A dispute between the racing club and the Hutt Park Railway Company in 1904 over the fares being levied by the railway company and a move by the Wellington Racing Club to shift its operations to a new racecourse at Trentham contributed to the cessation of all traffic to this station by 1907.

== Operations ==
The Wellington Racing Club held up to ten meetings per racing season, with two trains being run each way to each of these meetings. After the arrival of the first train on a race day it was shunted into a siding at the station to allow for the second train to use the platform.

All trains were owned and operated by the Railways Department, who also sold combined tickets covering travel on the trains and admittance to the racecourse. In 1904, the fare was 4s 6d first class, 3s 6d second class, of which 1s was remitted to the racing club to cover admission and the remainder divided equally between the railway company and the Railways Department.

== Proposals ==
Consideration was given as early as 1895 to extending the railway over the Hutt River to near the entrance of Hutt Park Raceway. This would have involved the construction of a new Hutt Park station at the terminus, including two loop sidings; a barricade; fencing; entrance gates; ticket office; and a 600 ft long platform. The siding at the current Hutt Park station would have been retained for race day operational requirements.
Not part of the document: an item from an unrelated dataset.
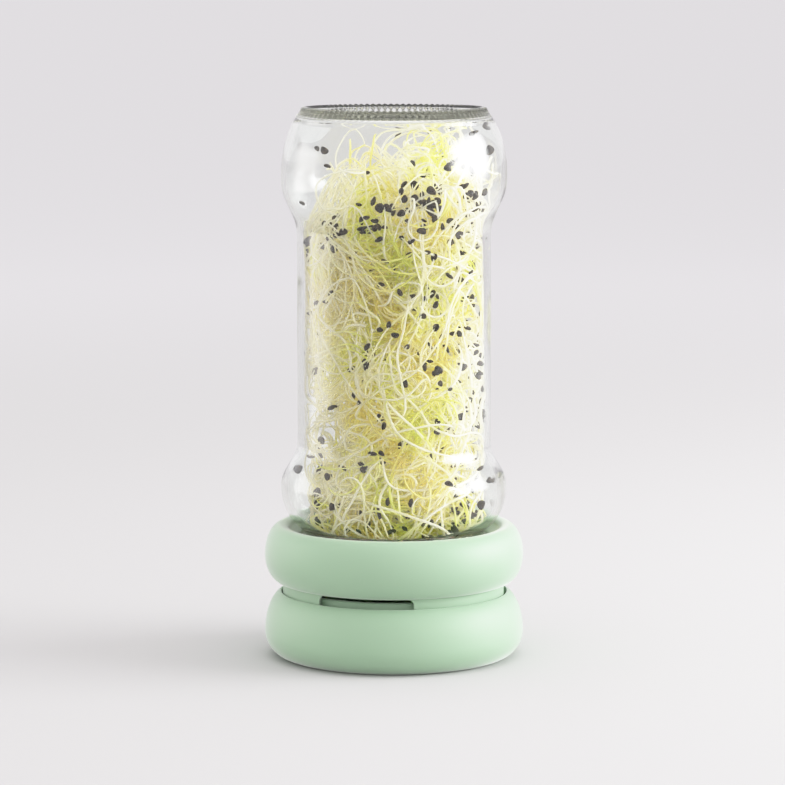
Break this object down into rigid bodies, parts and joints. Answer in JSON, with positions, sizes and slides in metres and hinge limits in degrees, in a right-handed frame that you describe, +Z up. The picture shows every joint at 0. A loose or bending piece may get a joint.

Discussions between the Wellington Racing Club and the Hutt Park Railway Company on this proposal had failed to produce an agreement that was satisfactory to both parties, and the racing club failed in its attempt to get the government to fund the extension. By September 1904 the racing club had abandoned all attempts to improve rail access to Hutt Park Raceway and was actively seeking to establish a new racecourse at Trentham.

== Today ==
No trace of the station remains; the site on which it once stood was developed as a commercial and industrial area in the 20th century. The pipe bridge that connected the station to the racecourse was replaced in the 1950s.